After all, if there are almost 7 billion of us, and and only 1 person in a 100 million people like something rather bizarre (say burning their fingers with matches), then there are still about 70 people in the world with that fetish... probably sharing pics with one another on the internet.

Greg said...

So you don't find the 'easy' explanations convincing, singly or (left implied) in combination.

Why not? What are your objections? Just saying "I'm not convinced" is not advancing our understanding of society.

P.S. This is a genuine question. The existence of the 'authoritarian personality' and 'social dominance orientation', and their operation within a social system that increases uncertainty (fear) and sets people in competition with strangers, provide an explanation that is satisfying to me. (Perhaps this is because it holds out the possibility of change.) I'm curious to learn of this explanation's defects.

Michael said...

Interesting read but, like Greg, I would like more ...
Has there been much thought given to hate being perpetuated? That people who hate are the children of people who hate?
I have wondered if, once created by an event (war, poverty, disadvantage), it is perpetuated at the level of the home/community environment?

Dan Little said...

These are interesting comments; thanks. Greg and Michael are disappointed that I'm not able to say that one or another of these theories is sufficient to answer the question -- why are there a fraction of a percent of people in many societies who are militantly racist, anti-Semitic, or "anti-other"? All I can say is that it's a puzzling fact. "Anonymous" suggests a sort of probabilistic "human nature" argument: a tiny percentage of human beings are disposed to hatred, and a percentage of these are then exposed to the triggers that activate their hatred. Michael Mann (cited in the post) seems to suggest that everyone has this potential, so it's really the hate-based organizations that explain the hate groups.
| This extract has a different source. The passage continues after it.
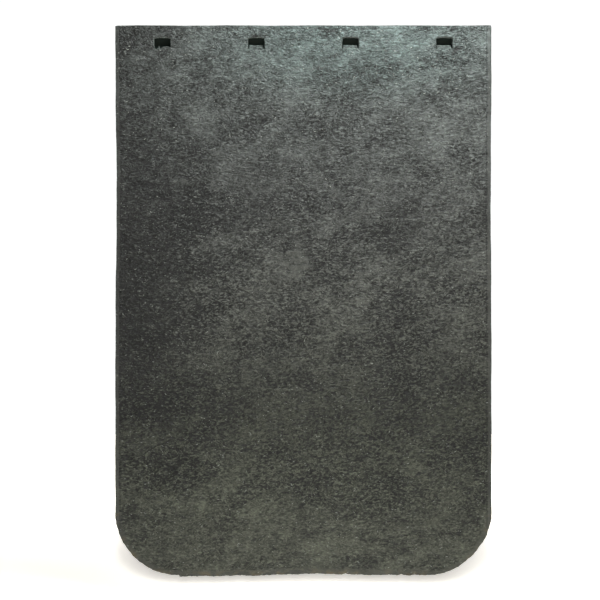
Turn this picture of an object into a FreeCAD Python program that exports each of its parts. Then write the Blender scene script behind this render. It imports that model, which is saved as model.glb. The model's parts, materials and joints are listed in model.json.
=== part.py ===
# Mud flap: a plain, heavy sheet of reinforced rubber that hangs behind a truck or trailer wheel.
#
# The sheet is a laminate, pressed and vulcanised as one: a rubber cover, a fabric ply, a thin rubber
# skim, a second ply and a second cover. A solid rubber strip closes each side beside the plies.
# Four punched slots take the bolts of the hanger. All sizes are millimetres and degrees.
#
# Frame: X across the flap, Y through its thickness with the road-facing front at -Y, Z up.
# The origin is on the line of the slots, at the middle of the width and of the thickness.
#
# The sheet bends below the clamped top band. Each layer is therefore made in two lengths, the band
# and the panel, that meet at the flex line in blunt wedges, so that the panel can swing both ways.
import FreeCAD, Part
import os
import Sketcher

SIZES = {
    "flap_width": 609.6,
    "flap_height": 893.0,
    "top_margin": 25.4,          # bolt line to top edge
    "corner_radius": 104.0,      # the two cut bottom corners
    "cover_thickness": 3.2,      # each rubber cover
    "ply_thickness": 0.9,        # each fabric ply
    "skim_thickness": 1.3,       # rubber between the plies
    "edge_strip_width": 7.0,     # solid rubber at each side
    "slot_count": 4,
    "slot_pitch": 152.4,
    "slot_width": 26.0,
    "slot_opening": 10.5,        # height of the clear way through
    "slot_ramp": 8.1,            # how far the lower wall slopes down to the front face
    "slot_corner_radius": 1.5,
    "flex_drop": 80.0,           # bolt line to flex line
    "swing_limit": 45.0,         # each way
    "flex_clearance": 0.4,       # between band and panel on the middle plane
    "cut_margin": 2.0,           # how far a cut runs past the rubber
}

THICKNESS = "(2 * sizes.cover_thickness + 2 * sizes.ply_thickness + sizes.skim_thickness)"
HALF_WIDTH = "(sizes.flap_width / 2)"
HALF_GAP = "(sizes.flex_clearance / 2)"
BOTTOM = "(sizes.top_margin - sizes.flap_height)"
CORE = "(2 * sizes.ply_thickness + sizes.skim_thickness)"

# Each layer: its name, its thickness, and what lies behind it, as far as the rear face.
LAYERS = [
    ("front_cover", "sizes.cover_thickness", f"({CORE} + sizes.cover_thickness)"),
    ("front_ply", "sizes.ply_thickness", "(sizes.ply_thickness + sizes.skim_thickness + sizes.cover_thickness)"),
    ("core_skim", "sizes.skim_thickness", "(sizes.ply_thickness + sizes.cover_thickness)"),
    ("rear_ply", "sizes.ply_thickness", "sizes.cover_thickness"),
    ("rear_cover", "sizes.cover_thickness", "0"),
]
INNER_LAYERS = ("front_ply", "core_skim", "rear_ply")
TOLERANCE = 1e-4

doc = FreeCAD.newDocument("mud_flap")
sheet = doc.addObject("Spreadsheet::Sheet", "sizes")
for row, (alias, value) in enumerate(SIZES.items(), start=1):
    sheet.set(f"A{row}", alias)
    sheet.set(f"B{row}", str(value))
    sheet.setAlias(f"B{row}", alias)
doc.recompute()


def value_of(expression):
    """The number that an expression on the sheet gives now."""
    found = sheet.evalExpression(expression)
    return float(getattr(found, "Value", found))


def origin_plane(body, role):
    return next(plane for plane in body.Origin.OriginFeatures if plane.Role == role)


def polygon_sketch(body, name, role, corners, offset="0"):
    """A closed straight-sided sketch whose corners are pairs of expressions, on a plane of the body's
    origin moved along its normal by offset."""
    sketch = body.newObject("Sketcher::SketchObject", name)
    sketch.AttachmentSupport = (origin_plane(body, role), [""])
    sketch.MapMode = "FlatFace"
    sketch.setExpression(".AttachmentOffset.Base.z", offset)
    points = [FreeCAD.Vector(value_of(across), value_of(up), 0) for across, up in corners]
    for index, point in enumerate(points):
        sketch.addGeometry(Part.LineSegment(point, points[(index + 1) % len(points)]), False)
    for index in range(len(points)):
        following = (index + 1) % len(points)
        sketch.addConstraint(Sketcher.Constraint("Coincident", index, 2, following, 1))
    for index, (across, up) in enumerate(corners):
        bind_distance(sketch, "DistanceX", index, across)
        bind_distance(sketch, "DistanceY", index, up)
    return sketch


def bind_distance(sketch, kind, index, expression):
    """Ties the start of line number index to the sketch's origin by an expression of either sign."""
    distance = value_of(expression)
    if distance < 0:
        constraint = Sketcher.Constraint(kind, index, 1, -1, 1, -distance)
        expression = f"-({expression})"
    else:
        constraint = Sketcher.Constraint(kind, -1, 1, index, 1, distance)
    number = sketch.addConstraint(constraint)
    label = f"{kind}_{index}"
    sketch.renameConstraint(number, label)
    sketch.setExpression(f"Constraints.{label}", expression)


def pad(body, sketch, length):
    feature = body.newObject("PartDesign::Pad", "Pad")
    feature.Profile = sketch
    feature.setExpression("Length", length)
    doc.recompute()
    return feature


def pocket_through(body, sketch, name, width=None):
    """A cut both ways from the sketch, right through or as wide as stated. Stops if it removes nothing."""
    before = body.Shape.Volume
    feature = body.newObject("PartDesign::Pocket", name)
    feature.Profile = sketch
    feature.Midplane = True
    if width:
        feature.Type = "Length"
        feature.setExpression("Length", width)
    else:
        feature.Type = "ThroughAll"
    doc.recompute()
    if body.Shape.Volume > before - TOLERANCE:
        raise RuntimeError(f"{body.Label}: {name} removes nothing")
    return feature


def edges_through_thickness(shape, wanted):
    """Names of the edges that run along Y and whose place (x, z) is wanted."""
    names = []
    for number, edge in enumerate(shape.Edges, start=1):
        if len(edge.Vertexes) != 2:
            continue
        start, end = (vertex.Point for vertex in edge.Vertexes)
        along = abs(start.y - end.y)
        if along > TOLERANCE and abs(edge.Length - along) < TOLERANCE and wanted(start.x, start.z):
            names.append(f"Edge{number}")
    return names


def fillet(body, name, radius, wanted, expected):
    base = body.Tip
    names = edges_through_thickness(base.Shape, wanted)
    if len(names) != expected:
        raise RuntimeError(f"{body.Label}: {name} finds {len(names)} edges, not {expected}")
    feature = body.newObject("PartDesign::Fillet", name)
    feature.Base = (base, names)
    feature.setExpression("Radius", radius)
    doc.recompute()


def blank(name, rear, thickness, top, bottom):
    """A rectangle of one layer between two heights. rear is how far the layer's back is from the rear face."""
    body = doc.addObject("PartDesign::Body", name)
    body.Label = name
    corners = [
        (f"-{HALF_WIDTH}", bottom),
        (HALF_WIDTH, bottom),
        (HALF_WIDTH, top),
        (f"-{HALF_WIDTH}", top),
    ]
    sketch = polygon_sketch(body, "Outline", "XZ_Plane", corners, f"{rear} - {THICKNESS} / 2")
    pad(body, sketch, thickness)
    return body


def trim_sides(body, bottom, side):
    """Cuts an inner layer back to the plies' width, or, for a side strip, away from that strip."""
    inner = f"({HALF_WIDTH} - sizes.edge_strip_width)"
    outer = f"({HALF_WIDTH} + sizes.cut_margin)"
    spans = {
        None: [(inner, outer), (f"-{outer}", f"-{inner}")],
        "left": [(f"-{inner}", outer)],
        "right": [(f"-{outer}", inner)],
    }[side]
    top = "(sizes.top_margin + sizes.cut_margin)"
    low = f"({bottom} - sizes.cut_margin)"
    for number, (start, end) in enumerate(spans):
        corners = [(start, low), (end, low), (end, top), (start, top)]
        sketch = polygon_sketch(body, f"Side{number}", "XZ_Plane", corners)
        pocket_through(body, sketch, f"SideTrim{number}")


def cut_slots(body):
    """The row of slots. The lower wall slopes from the rear face down and out to the front face."""
    half_opening = "(sizes.slot_opening / 2)"
    front = f"(-{THICKNESS} / 2 - sizes.cut_margin)"
    rear = f"({THICKNESS} / 2)"
    past_rear = f"({rear} + sizes.cut_margin)"
    slope_past = f"(sizes.slot_ramp * (1 + sizes.cut_margin / {THICKNESS}))"
    corners = [
        (front, f"-{half_opening} - {slope_past}"),
        (rear, f"-{half_opening}"),
        (past_rear, f"-{half_opening}"),
        (past_rear, half_opening),
        (front, half_opening),
    ]
    row_half = "(sizes.slot_pitch * (sizes.slot_count - 1) / 2)"
    sketch = polygon_sketch(body, "SlotSection", "YZ_Plane", corners, f"-{row_half}")
    first = pocket_through(body, sketch, "Slot", "sizes.slot_width")
    one_slot = body.Shape.Volume
    pattern = body.newObject("PartDesign::LinearPattern", "SlotRow")
    pattern.Originals = [first]
    pattern.Direction = (origin_axis(body, "X_Axis"), [""])
    pattern.setExpression("Length", "sizes.slot_pitch * (sizes.slot_count - 1)")
    pattern.setExpression("Occurrences", "sizes.slot_count")
    body.Tip = pattern
    doc.recompute()
    if body.Shape.Volume > one_slot - TOLERANCE:
        raise RuntimeError(f"{body.Label}: the row of slots isn't repeated")
    top_wall = value_of(half_opening)
    count = int(value_of("sizes.slot_count"))
    fillet(
        body,
        "SlotCorners",
        "sizes.slot_corner_radius",
        lambda x, z: abs(z - top_wall) < TOLERANCE and abs(x) < value_of(HALF_WIDTH) - 1,
        2 * count,
    )


def origin_axis(body, role):
    return next(axis for axis in body.Origin.OriginFeatures if axis.Role == role)


def cut_wedge(body, direction):
    """Bevels the end at the flex line from both faces, by half the swing. direction is 1 on the band."""
    reach = f"({THICKNESS} / 2 + sizes.cut_margin)"
    rise = f"({reach} * tan(sizes.swing_limit / 2 * 1 deg))"
    sign = "" if direction > 0 else "-"
    tip = f"-sizes.flex_drop + {direction} * {HALF_GAP}"
    flank = f"{tip} + {direction} * {rise}"
    past = f"-sizes.flex_drop - {direction} * ({HALF_GAP} + sizes.cut_margin)"
    corners = [(f"-{reach}", past), (reach, past), (reach, flank), ("0", tip), (f"-{reach}", flank)]
    sketch = polygon_sketch(body, "FlexSection", "YZ_Plane", corners)
    pocket_through(body, sketch, "FlexBevel")


def round_bottom(body):
    """The two corners cut off round at the bottom of the sheet."""
    bottom = value_of(BOTTOM)
    fillet(body, "CornerCut", "sizes.corner_radius", lambda x, z: abs(z - bottom) < TOLERANCE, 2)


def band(name, rear, thickness, trimmed, side=None):
    """The clamped length of one layer, from the top edge to the flex line."""
    flex_line = "-sizes.flex_drop"
    body = blank(f"{name}_band", rear, thickness, "sizes.top_margin", flex_line)
    if trimmed:
        trim_sides(body, flex_line, side)
    if side is None:
        cut_slots(body)
    cut_wedge(body, 1)
    return body


def panel(name, rear, thickness, trimmed, side=None):
    """The hanging length of one layer, from the flex line to the bottom edge."""
    body = blank(f"{name}_panel", rear, thickness, "-sizes.flex_drop", BOTTOM)
    round_bottom(body)
    if trimmed:
        trim_sides(body, BOTTOM, side)
    cut_wedge(body, -1)
    return body


def check(pieces):
    """Stops on any failed object, or on a piece that isn't one sound solid."""
    for item in doc.Objects:
        if "Invalid" in item.State or "Error" in item.State:
            raise RuntimeError(f"{item.Label}: {item.State}")
    for piece in pieces:
        shape = piece.Shape
        if shape.isNull() or not shape.isValid() or len(shape.Solids) != 1:
            raise RuntimeError(f"{piece.Label} isn't one sound solid")


pieces = []
for name, thickness, rear in LAYERS:
    inner = name in INNER_LAYERS
    pieces.append(band(name, rear, thickness, inner))
    pieces.append(panel(name, rear, thickness, inner))
for side in ("left", "right"):
    pieces.append(band(f"{side}_edge_strip", "sizes.cover_thickness", CORE, True, side))
    pieces.append(panel(f"{side}_edge_strip", "sizes.cover_thickness", CORE, True, side))
doc.recompute()
check(pieces)

os.makedirs("parts", exist_ok=True)
for piece in pieces:
    piece.Shape.exportStep(f"parts/{piece.Label}.step")
    box = piece.Shape.BoundBox
    print(f"{piece.Label}: {box.XLength:.1f} x {box.YLength:.2f} x {box.ZLength:.1f} mm, "
          f"{piece.Shape.Volume / 1000:.1f} cm3")
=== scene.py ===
import json
import math
import bmesh
import bpy
import numpy as np
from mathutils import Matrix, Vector
from mathutils.geometry import delaunay_2d_cdt
from mathutils.kdtree import KDTree


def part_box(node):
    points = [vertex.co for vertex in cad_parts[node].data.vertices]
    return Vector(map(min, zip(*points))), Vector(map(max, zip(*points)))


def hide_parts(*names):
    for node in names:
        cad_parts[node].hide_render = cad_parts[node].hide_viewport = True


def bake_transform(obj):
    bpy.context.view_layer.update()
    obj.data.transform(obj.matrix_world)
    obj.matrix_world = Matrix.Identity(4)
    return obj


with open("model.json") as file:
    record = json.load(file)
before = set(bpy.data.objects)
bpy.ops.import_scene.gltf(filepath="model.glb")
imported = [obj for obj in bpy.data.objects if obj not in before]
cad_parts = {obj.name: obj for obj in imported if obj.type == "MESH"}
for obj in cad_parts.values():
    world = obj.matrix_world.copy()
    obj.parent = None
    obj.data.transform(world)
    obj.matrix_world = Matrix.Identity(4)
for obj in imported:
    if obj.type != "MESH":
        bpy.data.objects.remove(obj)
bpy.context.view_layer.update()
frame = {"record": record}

print("frame loaded")

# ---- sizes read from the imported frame, in metres ----

mm = 0.001
coverLow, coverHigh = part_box("front_cover_band")
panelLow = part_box("front_cover_panel")[0]
stripLow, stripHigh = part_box("left_edge_strip_panel")
halfWidth = coverHigh[0]
topEdge = coverHigh[2]
bottomEdge = panelLow[2]
frontFace = coverLow[1]
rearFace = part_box("rear_cover_band")[1][1]
thickness = rearFace - frontFace
stripWidth = stripHigh[0] - stripLow[0]
stripFoot = stripLow[2] - bottomEdge
# the side strips end on the corner arc, which gives the arc's radius
cornerRadius = stripWidth + stripFoot + math.sqrt(2 * stripWidth * stripFoot)
slotMount = next(m for m in frame["record"]["mounts"] if m["name"] == "slot_row")["dims"]

slots = {
    "count": slotMount["count"],
    "pitch": slotMount["spacing_x_mm"] * mm,
    "width": slotMount["slot_length_mm"] * mm,
    "opening": 10.5 * mm,
    "ramp": 8.1 * mm,          # the lower wall's slope, down and out to the front
    "cornerRadius": 1.5 * mm,
    "step": 0.8 * mm,
    "flare": 0.6 * mm,         # how much wider each side is at the front
    "slit": (1.1 * mm, 1.9 * mm),    # the punch cut straight down beside the ramp, more on the right
    "slitDepth": [0.3, 0.85, 0.7, 0.8],
    "arch": 0.7 * mm,          # the punch left the top edge bowed up
    "wallWaves": [(14 * mm, 0.22 * mm), (5 * mm, 0.12 * mm)],
    "lipReach": 3.2 * mm,      # rubber pushed up round each slot
}


# ---- small helpers ----

def hexColour(text):
    # sRGB hex to linear RGBA
    parts = [int(text[i:i + 2], 16) / 255 for i in (1, 3, 5)]
    return [c / 12.92 if c <= 0.04045 else ((c + 0.055) / 1.055) ** 2.4 for c in parts] + [1.0]


def addNode(tree, kind, settings=None, inputs=None):
    node = tree.nodes.new(kind)
    for key, value in (settings or {}).items():
        setattr(node, key, value)
    for key, value in (inputs or {}).items():
        if isinstance(value, bpy.types.NodeSocket):
            tree.links.new(value, node.inputs[key])
        else:
            node.inputs[key].default_value = value
    return node


def smooth(value, low, high):
    part = np.clip((value - low) / (high - low), 0, 1)
    return part * part * (3 - 2 * part)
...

And the "immediate history" explanations (economic crisis, unemployment, inflation) might be understood as triggers as well, stimulating a latent capacity for hate into an actualized social psychology of hate. So maybe the comments clarify the issue a bit: Is it variation across individuals (in terms of psychology or personality) that explains the incidence of hate, or is it variations in social settings, applied to a random assortment of human beings, that explains this incidence of hateful persons and groups?

On the other point made by "anonymous" about non-European or North American contexts -- of course you're right; ethnic conflict and violence occurs worldwide, and clearly "inter-group hatred" is a part of this fact. Kenya's violence after elections two years ago is a good instance.

Corban said...

Question: If you swap the groups mentioned but retain the structure of the problem ("incumbent group disenfranchised by economics to a higher degree than others") how would they react?

Answer: The same way - badly.

Virulence is a direct function of prosperity and not skin color. Affirmative action was originally class-targeting, yet it is because class warfare is verboten in the US that they accepted race as a proxy. Do not confuse the proxy for the true measure. That the oppressed in this case are unusually homogeneous should say more about the System than about them.

Or put another way: is your shadow on the ground your doing, or the sun's?

Also, what is with having EIGHT conditions for these hate groups? Next you'll say that they wear stinky socks, for good measure. I'm sure they do, but this says more about you than it does about them.

russell1200 said...

Within the United States many of the hate groups are probably more right leaning than left. But the Southern Poverty Law Center also tracks the new Black Panthers (a hate group if there ever was one) and most would not consider them a right leaning organization.

Anonymous said...

Like most things I think it's a combo of factors. I know a lot of people in hate groups have anger problems do to bad home childhoods. However, I think one major factor is the number of negative exposures a particular person happens to have to the group they end up eventually hating. These could be personal experiences, stories, media reports, etc. I remember once hearing a neo-nazi on TV claiming he turned to hate after his brother was shot by a black man. That's an extreme case of a negative exposure, but if someone just randomly has enough negative experiences associated with a group and doesn't have enough positive experiences to counteract them, they may eventually reach a "tipping point" where they come to the conclusion that all members of that group are bad, especially in the light of our natural tribal tendencies to sometime be suspicious of "other groups."